UPDATE: Nothing like having the author stop by and chime in. See the comments below while I try to get my swelled head through this doorway.
Welcome to Fred
Brad Whittington
When I was about 75 pages from the end of this book, I decided that I’d write a review. (I read a lot more books than I review. I just don’t bother to review something unless I have something relevant to say about it.)
At that point in the book, I had been finding it very enjoyable even though nothing very remarkable had happened to the protagonist. Hence the post title — the day-to-day stuff happens to Christians, too.
Toward the end of the book, some significant stuff does happen to the protagonist, but it’s largely internal and/or spiritual in nature. For me, this just kicked it up a notch, as Whittington is good at even writing the mundane in such a way that it’s enjoyable.
Enough generic rambling. What’s this book about?
It’s about 250 pages. (insert rim shot here)
The story is told from the perspective of Mark Cloud, a Baptist preacher’s kid (PK) in the late 60s and early 70s. Born in Fort Worth, Texas, the family moved to Ohio when Mark was 8. While there, he had some of the usual kid adventures, as well as encountering some things that would play a role in his life later. While in Ohio, Mark becomes good friends with a neighbor kid nicknamed “M”, and both become enamored with the hippie culture. Being fairly insulated, they don’t know about free love and drugs, but do love the clothes, hairstyles, and general counter-culture attitude of the hippies.
After four years in Ohio, the family moves back to Texas, but this time to a miniscule town called Fred (hence the book title). Even though Mark is not a Yankee (a fact that he makes very clear), he’s told that he dresses and talks like one. After all, in a town drowning in denim, no one else is wearing white bell bottoms and olive-green shirts. And the talking isn’t so much accent as it is the fact that he speaks a bit more eloquently than his peers, nearly bursting a blood vessel when he eventually gives in and tries to learn to say “ain’t” and such. As someone who moved from Philadelphia to suburban Atlanta when I was 12, this fish-out-of-water aspect was heavily identifiable to me, but still often hilarious.

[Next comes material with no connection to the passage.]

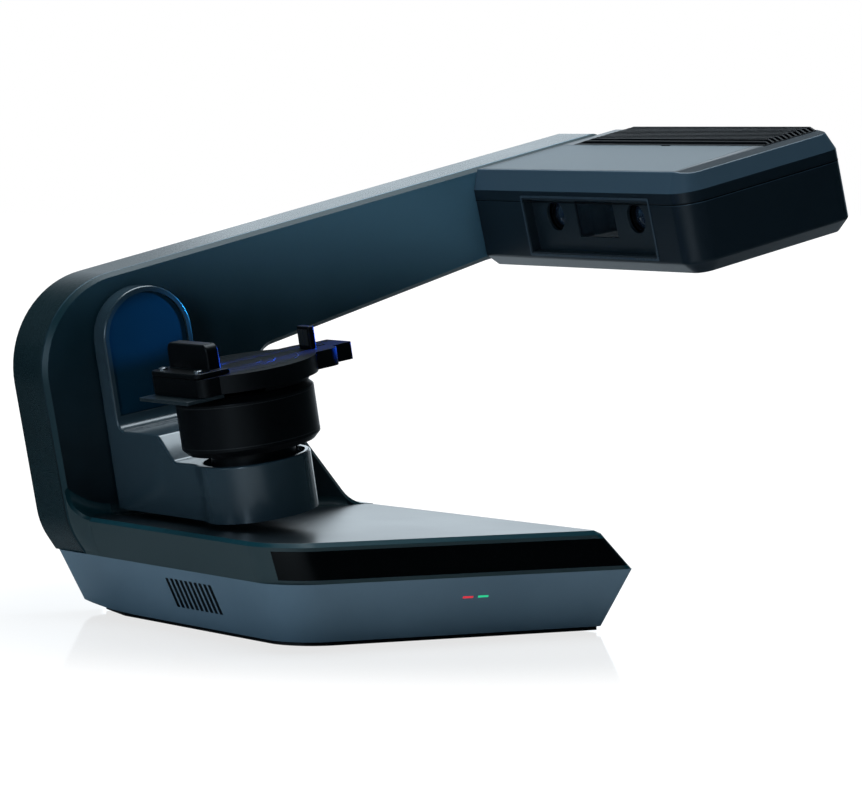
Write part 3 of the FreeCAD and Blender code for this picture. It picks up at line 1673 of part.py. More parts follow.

Eventually, Mark acclimates to his surroundings and his peers to a degree, but eventually realizes that he’ll never fully fit in, partly because he’d have to totally divorce himself from who he was, and partly because PKs always get treated differently. This struggle runs through much of the book, but sometimes is moreso in the background.
As do most adolescents, he starts having some doubts about some of the things that he believes. But he never expresses them for fear of general impropriety (as the preacher’s kid) as well as fear that his father might disown him. This is another theme that runs through much of the book, but is somewhat resolved by the end.
A couple of things impressed me in particular. While there were several themes, issues, and occurences throughout the book that all converge in the last few chapters, Whittington doesn’t just wrap up everything in a nice little bow. Rather, the convergence is moreso an acknowledgement of how God uses things in our life that (at the time) seem to have no relevance but (later) turn out to be very important.
The other thing that struck me was another issue which was never specifically stated, but with which I identified readily. Mark’s dad often peppers his speech with big words and “odd phrases” — and is once actually described by Mark to one of his sisters as “you know that’s just how Dad talks”. Yet, the book, narrated by an adult Mark, has much of the same chracteristics. Mark clearly “turned into” his dad.
Apparently, from what I read, Whittington’s writing improves with the second and third books in this series. I thought it was pretty darn good to start with, so this evaluation has me looking forward even more to reading more of his work.